CNBC logo CNBC 4/22/2019 Lora Kolodny
Elon Musk© John B. Carnett / Getty Elon Musk

Tesla CEO Elon Musk said that the company should have robotaxis on the roads in 2020.

"I feel very confident predicting autonomous robotaxis for Tesla next year," Musk said on stage at the Tesla Autonomy Investor Day in Palo Alto, California. They won't be "in all jurisdictions, because we won't have regulatory approval everywhere, but I am confident we will have at least regulatory approval somewhere, literally next year," he said.

Musk based his optimism on the amount of data his company is able to gather from Tesla vehicles already on the road today, which it then uses to improve its software.

All Tesla cars being produced today have the hardware on board that's required for full self-driving, Musk said, promising that, "all you need to do is improve the software."
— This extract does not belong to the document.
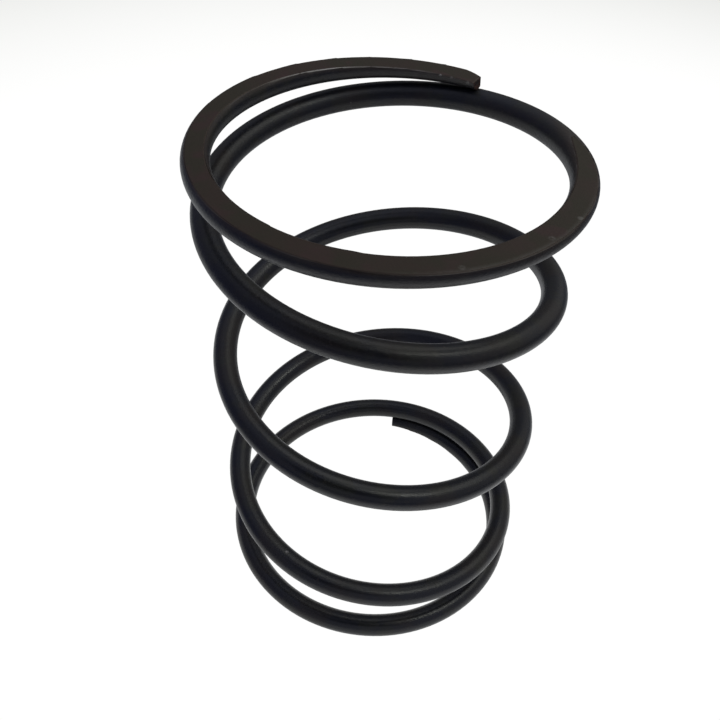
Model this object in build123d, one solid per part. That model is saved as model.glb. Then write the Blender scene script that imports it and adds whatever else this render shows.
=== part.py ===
from build123d import *
from math import cos, pi, radians, sin
import os

# A small helical compression spring in round wire, with closed and ground ends.
# It stands on its lower ground face in the plane z = 0, with the z axis up through
# its middle. Millimetres and degrees. Turns are counted along the wire from the
# lower tip, and azimuths from +X towards +Y.

# Wire and coils
wire_diameter = 2.5
end_coil_outer_diameter = 36.0
active_coil_outer_diameter = 35.5   # the coil draws in where its wire climbs
total_turns = 5.055
left_handed = True                  # seen from above, it climbs clockwise

# Length and ends
free_length = 54.0                  # from ground face to ground face
closed_turns = 0.48                 # at each end, wound at the least lead
opening_turns = 1.44                # over which the lead grows to its full value
tip_thickness = 1.1                 # what the grinding leaves of the wire at a tip
tip_clearance = 0.05                # from a tip to the coil that it closes on

# How the coils stand between the two ground faces
lower_tip_azimuth = 80.0
coil_lean = 1.9                     # of the coil axis, out of square with the faces
lean_azimuth = 155.0                # the side that the coil axis leans towards

# Fineness of the path
spans_per_turn = 4
points_per_span = 8

wire_radius = wire_diameter / 2
end_coil_radius = (end_coil_outer_diameter - wire_diameter) / 2
active_coil_radius = (active_coil_outer_diameter - wire_diameter) / 2
tip_centre_offset = tip_thickness - wire_radius   # from a ground face inwards to a tip's centre


def azimuth(turns):
    """Azimuth of the wire's centre, in radians."""
    way = -1 if left_handed else 1
    return radians(lower_tip_azimuth) + way * 2 * pi * turns


def opening(turns):
    """How far the coil has opened: 0 where it is closed, 1 where its lead is full."""
    from_end = min(turns, total_turns - turns)
    grown = min(max((from_end - closed_turns) / opening_turns, 0), 1)
    return grown ** 2 * (3 - 2 * grown)


def opened_turns(turns):
    """The opening summed along the wire, from the lower tip."""
    from_end = min(turns, total_turns - turns)
    grown = min(max((from_end - closed_turns) / opening_turns, 0), 1)
    fully_open = max(from_end - closed_turns - opening_turns, 0)
    from_this_end = opening_turns * (grown ** 3 - grown ** 4 / 2) + fully_open
    if turns <= total_turns / 2:
        return from_this_end
    return 2 * opened_turns(total_turns / 2) - from_this_end


def lean_drop(turns):
    """How much the lean lowers a point of an end coil."""
    return end_coil_radius * sin(radians(coil_lean)) * cos(azimuth(turns) - radians(lean_azimuth))


def climb():
    """Height from tip to tip along the coil axis that gives the free length."""
    upright = free_length - 2 * tip_centre_offset + lean_drop(total_turns) - lean_drop(0)
    return upright / cos(radians(coil_lean))


def leads():
    """Least and full lead for which each tip closes on its neighbour and the climb is right."""
    first_turn = opened_turns(1)
    closing = (wire_diameter + tip_clearance) / (1 - first_turn)
    slope = first_turn / (1 - first_turn)
    opened = opened_turns(total_turns)
    full = (climb() - closing * (total_turns - opened)) / (opened - slope * (total_turns - opened))
    return closing - slope * full, full


least_lead, full_lead = leads()


def centre(turns):
    """A point of the wire's centre line about an upright coil axis, from the lower tip's level."""
    draw_in = (end_coil_radius - active_coil_radius) * opening(turns) ** 2
    radius = end_coil_radius - draw_in
    height = least_lead * turns + (full_lead - least_lead) * opened_turns(turns)
    return Vector(radius * cos(azimuth(turns)), radius * sin(azimuth(turns)), height)


def stand(wire):
    """Lifts the coil until the lower tip has its thickness, and leans it about its middle."""
    middle_above_tip = (free_length / 2 - tip_centre_offset - lean_drop(0)) / cos(radians(coil_lean))
    lifted = Pos(0, 0, free_length / 2 - middle_above_tip) * wire
    sideways = (-sin(radians(lean_azimuth)), cos(radians(lean_azimuth)), 0)
    return lifted.rotate(Axis((0, 0, free_length / 2), sideways), coil_lean)


def heading(turns):
    """Direction of the centre line."""
    step = 1e-4
    return (centre(turns + step) - centre(turns - step)).normalized()


def path_span(start, end):
    """A stretch of the centre line, which meets the next without a kink."""
    points = [centre(start + (end - start) * k / points_per_span) for k in range(points_per_span + 1)]
    return Spline(*points, tangents=[heading(start), heading(end)], tangent_scalars=[1, 1])


def wire_path():
    """The whole centre line in equal spans."""
    count = round(total_turns * spans_per_turn)
    ends = [total_turns * k / count for k in range(count + 1)]
    return Wire([path_span(start, end) for start, end in zip(ends, ends[1:])])


def coiled_wire():
    """The wire as wound, round from tip to tip."""
    path = wire_path()
    section = Plane(origin=path @ 0, z_dir=path % 0) * Circle(wire_radius)
    return sweep(section, path=path, is_frenet=True)


def ground(wire):
    """Grinds both ends flat, square to the z axis and the free length apart."""
    between_faces = Box(2 * end_coil_outer_diameter, 2 * end_coil_outer_diameter, free_length)
    return Pos(0, 0, free_length / 2) * between_faces & wire


os.makedirs("parts", exist_ok=True)
solid = ground(stand(coiled_wire())).solid()
export_step(solid, "parts/spring.step")
print(f"least lead {least_lead:.3f}, full lead {full_lead:.3f}, volume {solid.volume:.1f} mm3")
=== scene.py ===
"""Looks of a small compression spring: its wire, its ground ends and the stage it stands on."""

from math import atan, cos, pi, radians, sin

import bpy
from bpy.props import FloatProperty, FloatVectorProperty, IntProperty, PointerProperty
from mathutils import Matrix, Vector


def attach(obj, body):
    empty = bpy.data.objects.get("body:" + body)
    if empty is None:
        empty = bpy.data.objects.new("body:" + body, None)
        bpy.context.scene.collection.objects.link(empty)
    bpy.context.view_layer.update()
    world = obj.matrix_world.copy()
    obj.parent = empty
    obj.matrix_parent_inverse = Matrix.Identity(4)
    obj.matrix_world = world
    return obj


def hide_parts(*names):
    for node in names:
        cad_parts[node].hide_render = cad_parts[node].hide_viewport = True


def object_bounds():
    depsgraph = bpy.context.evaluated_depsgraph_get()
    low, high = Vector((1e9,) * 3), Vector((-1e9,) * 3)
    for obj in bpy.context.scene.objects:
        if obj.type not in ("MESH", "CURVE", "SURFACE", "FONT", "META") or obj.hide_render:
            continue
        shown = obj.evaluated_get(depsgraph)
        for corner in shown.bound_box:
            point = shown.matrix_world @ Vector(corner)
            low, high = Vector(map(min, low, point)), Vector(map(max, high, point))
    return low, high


bl_info = {
    "name": "Compression spring looks",
    "version": (1, 0, 0),
    "blender": (4, 5, 0),
    "location": "View3D > Sidebar > Spring",
    "description": "Models the blackened wire of a compression spring and the stage it stands on",
    "category": "Object",
}

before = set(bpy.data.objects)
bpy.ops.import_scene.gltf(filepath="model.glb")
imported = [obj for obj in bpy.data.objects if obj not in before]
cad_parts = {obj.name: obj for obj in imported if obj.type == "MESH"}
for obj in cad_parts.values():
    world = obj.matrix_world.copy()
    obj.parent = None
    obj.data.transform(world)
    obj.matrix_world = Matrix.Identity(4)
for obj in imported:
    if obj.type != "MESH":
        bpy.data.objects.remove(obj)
CAD_LOW, CAD_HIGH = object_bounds()
MM = 0.001
WIRE, GROUND, RIM, TIP = range(4)   # the wire's material slots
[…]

While Musk repeated that Tesla will have over 1 million robotaxis on the road next year, and he expects to be "operating robo-taxis next year with no one in them," the CEO did also warn investors, "Sometimes I am not on time, but I get it done."

He also predicted within two years the company will be making cars with no steering wheels or pedals.
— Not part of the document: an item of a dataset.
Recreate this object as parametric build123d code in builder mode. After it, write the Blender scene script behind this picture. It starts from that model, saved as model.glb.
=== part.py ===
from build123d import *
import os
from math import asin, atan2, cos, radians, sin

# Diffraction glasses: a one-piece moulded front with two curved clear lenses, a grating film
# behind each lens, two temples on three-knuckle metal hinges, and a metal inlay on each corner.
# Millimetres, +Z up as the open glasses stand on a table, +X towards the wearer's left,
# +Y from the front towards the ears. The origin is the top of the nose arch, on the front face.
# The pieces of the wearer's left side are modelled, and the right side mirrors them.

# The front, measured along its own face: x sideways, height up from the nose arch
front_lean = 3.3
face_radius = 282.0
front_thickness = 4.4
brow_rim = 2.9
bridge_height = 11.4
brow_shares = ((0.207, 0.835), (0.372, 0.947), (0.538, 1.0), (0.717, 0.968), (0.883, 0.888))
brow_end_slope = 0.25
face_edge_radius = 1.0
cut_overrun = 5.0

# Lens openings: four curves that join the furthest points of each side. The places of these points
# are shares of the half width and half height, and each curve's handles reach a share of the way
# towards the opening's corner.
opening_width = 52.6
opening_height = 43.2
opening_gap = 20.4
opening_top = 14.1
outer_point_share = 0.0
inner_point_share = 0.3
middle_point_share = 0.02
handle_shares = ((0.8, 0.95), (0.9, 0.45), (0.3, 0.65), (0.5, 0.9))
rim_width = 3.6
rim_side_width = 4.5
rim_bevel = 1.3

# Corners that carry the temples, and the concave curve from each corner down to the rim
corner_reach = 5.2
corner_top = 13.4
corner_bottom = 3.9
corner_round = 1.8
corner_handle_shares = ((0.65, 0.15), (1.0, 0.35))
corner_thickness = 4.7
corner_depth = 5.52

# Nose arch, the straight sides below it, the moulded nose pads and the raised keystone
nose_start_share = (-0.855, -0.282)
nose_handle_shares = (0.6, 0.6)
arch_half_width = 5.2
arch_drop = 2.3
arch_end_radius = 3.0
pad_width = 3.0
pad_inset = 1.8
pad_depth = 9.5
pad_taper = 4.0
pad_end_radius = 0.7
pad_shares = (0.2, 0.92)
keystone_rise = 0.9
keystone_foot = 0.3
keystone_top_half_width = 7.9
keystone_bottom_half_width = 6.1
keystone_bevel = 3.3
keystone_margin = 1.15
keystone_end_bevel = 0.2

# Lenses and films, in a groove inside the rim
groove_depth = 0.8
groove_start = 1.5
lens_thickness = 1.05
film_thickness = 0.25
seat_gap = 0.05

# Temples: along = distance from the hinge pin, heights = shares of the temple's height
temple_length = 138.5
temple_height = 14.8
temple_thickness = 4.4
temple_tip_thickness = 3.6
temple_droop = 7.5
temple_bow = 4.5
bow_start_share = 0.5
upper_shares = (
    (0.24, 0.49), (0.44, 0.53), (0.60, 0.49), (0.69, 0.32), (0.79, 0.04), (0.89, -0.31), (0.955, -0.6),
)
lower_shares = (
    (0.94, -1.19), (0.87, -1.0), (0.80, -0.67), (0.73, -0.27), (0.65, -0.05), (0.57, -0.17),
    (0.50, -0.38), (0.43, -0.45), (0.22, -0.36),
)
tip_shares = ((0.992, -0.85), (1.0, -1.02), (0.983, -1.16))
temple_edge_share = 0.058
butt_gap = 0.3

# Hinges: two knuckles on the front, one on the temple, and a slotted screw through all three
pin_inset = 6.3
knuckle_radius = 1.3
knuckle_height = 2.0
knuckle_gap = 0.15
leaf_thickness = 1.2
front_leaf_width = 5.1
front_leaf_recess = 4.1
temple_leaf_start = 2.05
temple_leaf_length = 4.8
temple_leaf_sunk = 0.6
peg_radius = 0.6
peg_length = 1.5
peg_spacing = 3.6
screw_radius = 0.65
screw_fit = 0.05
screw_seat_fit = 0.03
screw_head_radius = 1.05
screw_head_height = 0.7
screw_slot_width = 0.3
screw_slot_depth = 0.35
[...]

Musk and a Tesla Director, Pete Bannon, who is a former Apple exec, showed off Tesla's latest chips emphasizing how they were designed to process massive amounts of data quickly, without significantly heating up, or draining the vehicles' batteries.

Bannon claimed the chips can potentially perform 7 times better than a competing product from Nvidia, its Xavier chips. New chips already in development at Tesla are likely to arrive in two years, Musk and Bannon said. The company is currently manufacturing its chips with Samsung in Austin, Texas they revealed.
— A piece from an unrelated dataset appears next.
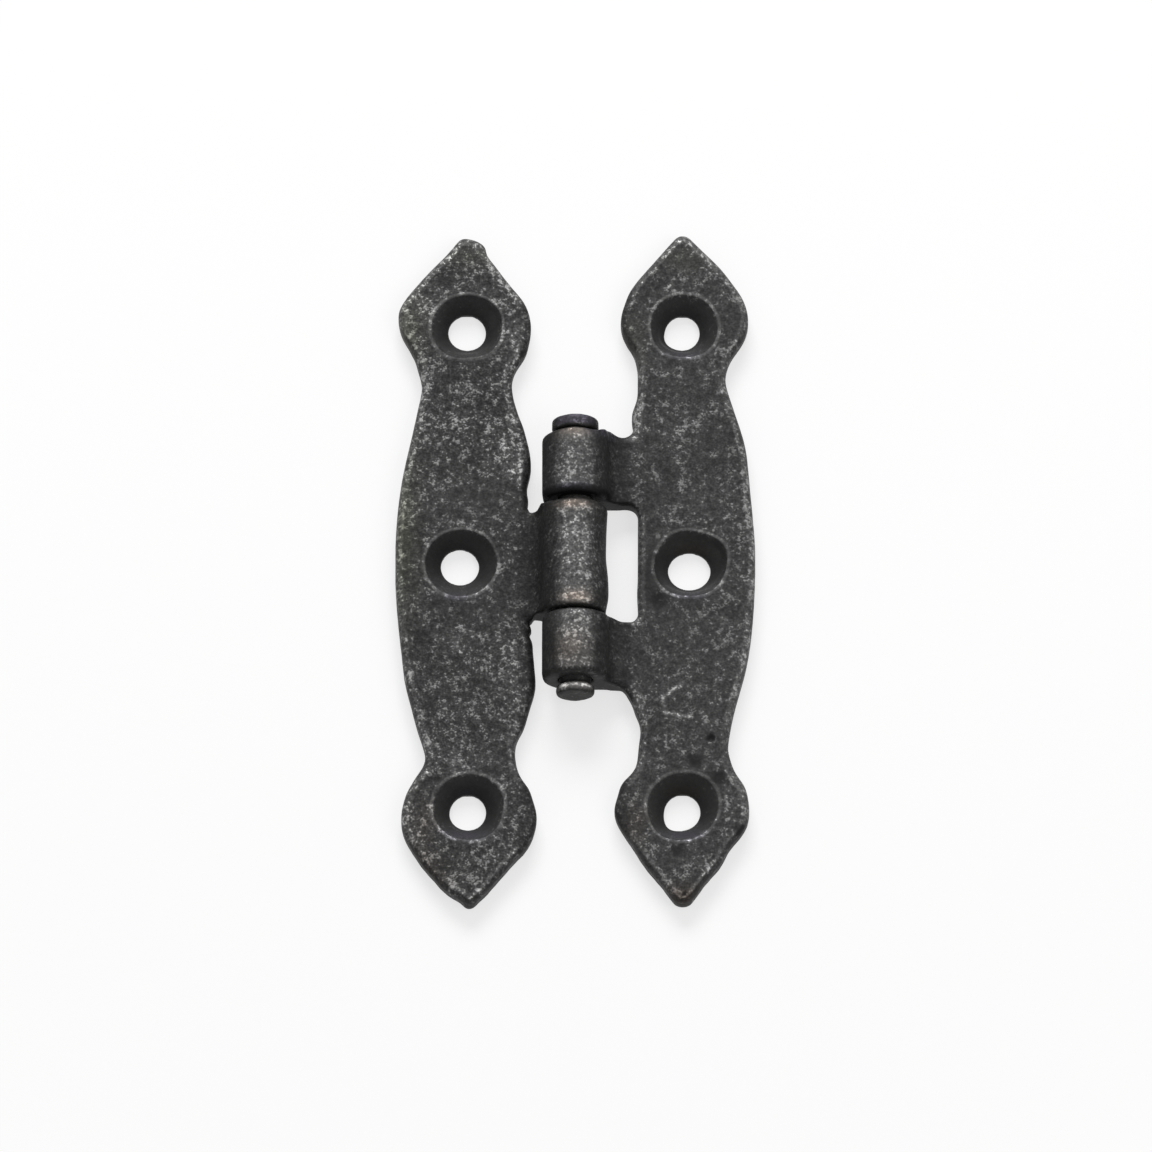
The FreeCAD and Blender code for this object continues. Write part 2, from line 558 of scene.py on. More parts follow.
class Graph:
    """The nodes of one material or of the world."""

    def __init__(self, owner: bpy.types.Material | bpy.types.World) -> None:
        """Start with an empty node tree.

        Args:
            owner: The material or world that the nodes belong to.
        """
        self.owner = owner
        owner.use_nodes = True
        self.tree = owner.node_tree
        self.tree.nodes.clear()

    def node(self, kind: str, settings: dict[str, object], values: dict[str | int, object],
             output: str | int = 0) -> Wire | None:
        """Add a node.

        Args:
            kind: The node's type.
            settings: Its own settings, which are set first.
            values: What goes into its sockets: numbers, colours or wires.
            output: The output socket to return.

        Returns:
            The chosen output, or None for a node without outputs.
        """
        made = self.tree.nodes.new(kind)
        for key, value in settings.items():
            setattr(made, key, value)
        for key, value in values.items():
            if isinstance(value, Wire):
                self.tree.links.new(value.socket, made.inputs[key])
            else:
                made.inputs[key].default_value = value
        return Wire(self, made.outputs[output]) if made.outputs else None

    def place(self) -> Wire:
        """Find the place on the piece, which stays with it as it moves.

        Returns:
            The place in millimetres.
        """
        spot = self.node("ShaderNodeTexCoord", {}, {}, "Object")
        values = {0: spot, "Scale": 1 / MM}
        return self.node("ShaderNodeVectorMath", {"operation": "SCALE"}, values)

    def noise(self, place: Wire, scale: float, detail: float, roughness: float) -> Wire:
        """Noise of a scale given in cycles for each millimetre."""
        values = {"Vector": place, "Scale": scale, "Detail": detail, "Roughness": roughness}
        return self.node("ShaderNodeTexNoise", {}, values)

    def worn(self, name: str) -> Wire:
        """A value that the mesh keeps for each vertex; the tone among them holds painted light and shade
        as well as wear.
        """
        return self.node("ShaderNodeAttribute", {"attribute_name": name}, {}, "Fac")

    def seen(self) -> Wire:
        """Tell rays that see a surface from those that only carry light.

        Returns:
            One for rays from the camera, from gloss and through glass, and nought for the rest.
        """
        rays = [
            self.node("ShaderNodeLightPath", {}, {}, name)
            for name in ("Is Camera Ray", "Is Glossy Ray", "Is Transmission Ray")
        ]
        return rays[0].larger(rays[1]).larger(rays[2])

    def blend(self, share: Wire, low: Wire | Colour, high: Wire | Colour) -> Wire:
        """Colour between two others."""
        return self.node("ShaderNodeMix", {"data_type": "RGBA"}, {0: share, 6: low, 7: high}, 2)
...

Currently, Tesla offers Autopilot-- an advanced driver assistance system -- as a standard feature in its cars. According to the company's website, Autopilot can automatically hold a car in its lane and accelerate or brake automatically, for example, in response to pedestrians or other cars in its way. Tesla can improve Autopilot with new features (or bug fixes) over time via over-the-air updates, as well.

In addition, Tesla sells a "Full Self-Driving," or FSD, package for its vehicles for $5,000 or more if the software is installed after the vehicle is initially purchased.

FSD features today include "Summon," which lets a driver call their Tesla to roll out from a parking spot to where they are standing (with no driver on board). And FSD lets drivers "Navigate on Autopilot," automatically driving their car from a highway on-ramp to an off-ramp, making necessary lane changes along the way.

Later this year, Tesla's website says, cars with FSD should be able to read and respond properly to traffic lights and stop signs, and drive automatically on city streets.

Even with FSD, Tesla's cars are not considered "driverless," meeting that they meet the SAE Level 4 standard, that means the car can handle every aspect of driving in some conditions without any human intervention.

Tesla also cautions its drivers, "Current Autopilot features require active driver supervision and do not make the vehicle autonomous." In other words, while tempting, drivers aren't supposed to zone out, or drive hands-free even if they have Full Self-Driving.